Our examination of the transcript persuades us that despite the failure to admonish defendant concerning the mandatory parole period, the plea of guilty was intelligently and voluntarily made. The record shows clearly that defendant understood that the quid pro quo for the plea of guilty was the recommendation that there be concurrent sentences of 1 to 3 years, that defendant knew that the court was not bound to accept the recommendation and could sentence defendant to a term of not less than 1 nor more than 20 years. The indeterminate sentence imposed, together with the mandatory parole period, are substantially less than the maximum of 20 years to which defendant knew he could be sentenced. Under these circumstances we hold that the record fails to show that defendant was denied a substantial constitutional right under either the Constitution of the United States or the Constitution of Illinois.

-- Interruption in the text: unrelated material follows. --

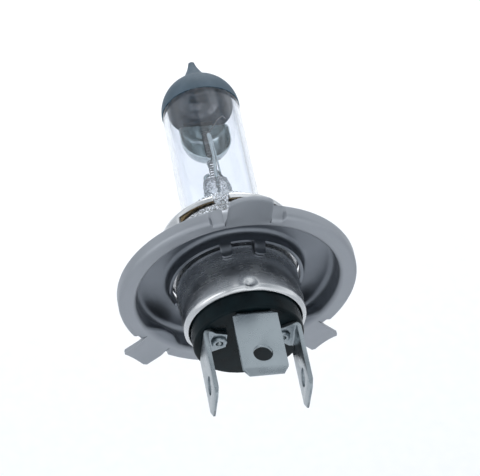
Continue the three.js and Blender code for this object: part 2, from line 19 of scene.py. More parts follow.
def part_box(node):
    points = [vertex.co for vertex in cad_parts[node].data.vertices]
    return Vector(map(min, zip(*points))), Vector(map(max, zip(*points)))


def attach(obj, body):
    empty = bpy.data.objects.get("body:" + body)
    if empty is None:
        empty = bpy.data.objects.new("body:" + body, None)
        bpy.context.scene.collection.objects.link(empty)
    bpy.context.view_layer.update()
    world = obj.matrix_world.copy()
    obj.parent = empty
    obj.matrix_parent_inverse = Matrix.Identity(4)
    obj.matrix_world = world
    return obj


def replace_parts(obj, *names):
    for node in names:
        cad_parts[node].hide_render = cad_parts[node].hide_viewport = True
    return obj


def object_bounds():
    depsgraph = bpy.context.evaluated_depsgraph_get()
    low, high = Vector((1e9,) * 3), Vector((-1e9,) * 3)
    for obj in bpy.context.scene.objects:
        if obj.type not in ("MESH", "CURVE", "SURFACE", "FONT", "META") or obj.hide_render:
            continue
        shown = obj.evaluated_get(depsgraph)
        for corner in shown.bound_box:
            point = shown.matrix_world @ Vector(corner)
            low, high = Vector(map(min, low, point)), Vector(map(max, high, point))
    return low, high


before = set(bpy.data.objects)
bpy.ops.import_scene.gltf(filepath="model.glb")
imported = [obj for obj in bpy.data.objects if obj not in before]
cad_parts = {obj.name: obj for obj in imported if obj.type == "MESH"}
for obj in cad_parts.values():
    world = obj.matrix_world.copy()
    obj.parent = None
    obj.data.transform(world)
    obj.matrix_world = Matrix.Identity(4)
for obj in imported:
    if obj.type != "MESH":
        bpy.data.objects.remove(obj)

cad_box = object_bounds()
MM = 0.001


def corners(node):
    """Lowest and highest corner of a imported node, in millimetres."""
    low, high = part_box(node)
    return np.array(low) / MM, np.array(high) / MM


print("packed nodes:", len(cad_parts), "box in mm:", [[round(v / MM, 1) for v in c] for c in cad_box])

# %% [markdown]
# ## Camera, floor and light
#
# A long lens flattens the bulb almost to a parallel view, so the rim keeps the same curve on both
# sides. The camera sits behind and above the contact blades and is rolled a few degrees. The camera's
# axes are built from three vectors, which is simpler to check than three Euler angles.

# %% Camera
VIEW_AZIMUTH = -16.05
VIEW_ELEVATION = 51.9
VIEW_ROLL = 8.0
VIEW_DISTANCE = 622.0
LENS_MM = 262.5
AIM_RIGHT = 0.39
AIM_UP = 8.75


def view_axes(azimuth, elevation, roll):
    """Right, up and backward unit vectors of a camera that looks at the object."""
    a, e, t = (math.radians(v) for v in (azimuth, elevation, roll))
    back = Vector((math.sin(a) * math.cos(e), -math.cos(a) * math.cos(e), math.sin(e)))
    level = Vector((0, 0, 1)).cross(back).normalized()
    upright = back.cross(level)
    right = math.cos(t) * level + math.sin(t) * upright
    return right, back.cross(right), back


right, up, back = view_axes(VIEW_AZIMUTH, VIEW_ELEVATION, VIEW_ROLL)
camera_data = bpy.data.cameras.new("camera")
camera_data.sensor_width = 36
camera_data.lens = LENS_MM
camera_data.clip_start = 0.01
camera = bpy.data.objects.new("camera", camera_data)
turn = Matrix((right, up, back)).transposed().to_4x4()
aim = AIM_RIGHT * right + AIM_UP * up
camera.matrix_world = Matrix.Translation((aim + VIEW_DISTANCE * back) * MM) @ turn
bpy.context.scene.collection.objects.link(camera)
bpy.context.scene.camera = camera
print("camera at mm:", [round(v / MM) for v in camera.matrix_world.translation])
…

We have considered defendant's argument that United States ex rel. Baker v. Finkbeiner (7th Cir. 1977), 551 F.2d 180, and United States ex rel. Ferris v. Finkbeiner (7th Cir. 1977), 551 F.2d 185, require affirmance of the judgment of the appellate court. The facts here are, however, clearly distinguishable. It was not alleged in the amended post-conviction petition, nor asserted in defendant's brief, that defendant had been promised anything more than a recommendation that the sentence be 1 to 3 years. In contrast, in Baker there was an agreement that the prison sentence would be 1 to 2 years (551 F.2d 180, 181) and in Ferris the defendant, in response to an inquiry directed to the court, was erroneously advised concerning the mandatory period of parole.
For the reasons stated, the judgment of the appellate court is reversed and the judgment of the circuit court is affirmed.
Appellate court reversed; circuit court affirmed.
MR. JUSTICE WARD took no part in the consideration or decision of this case.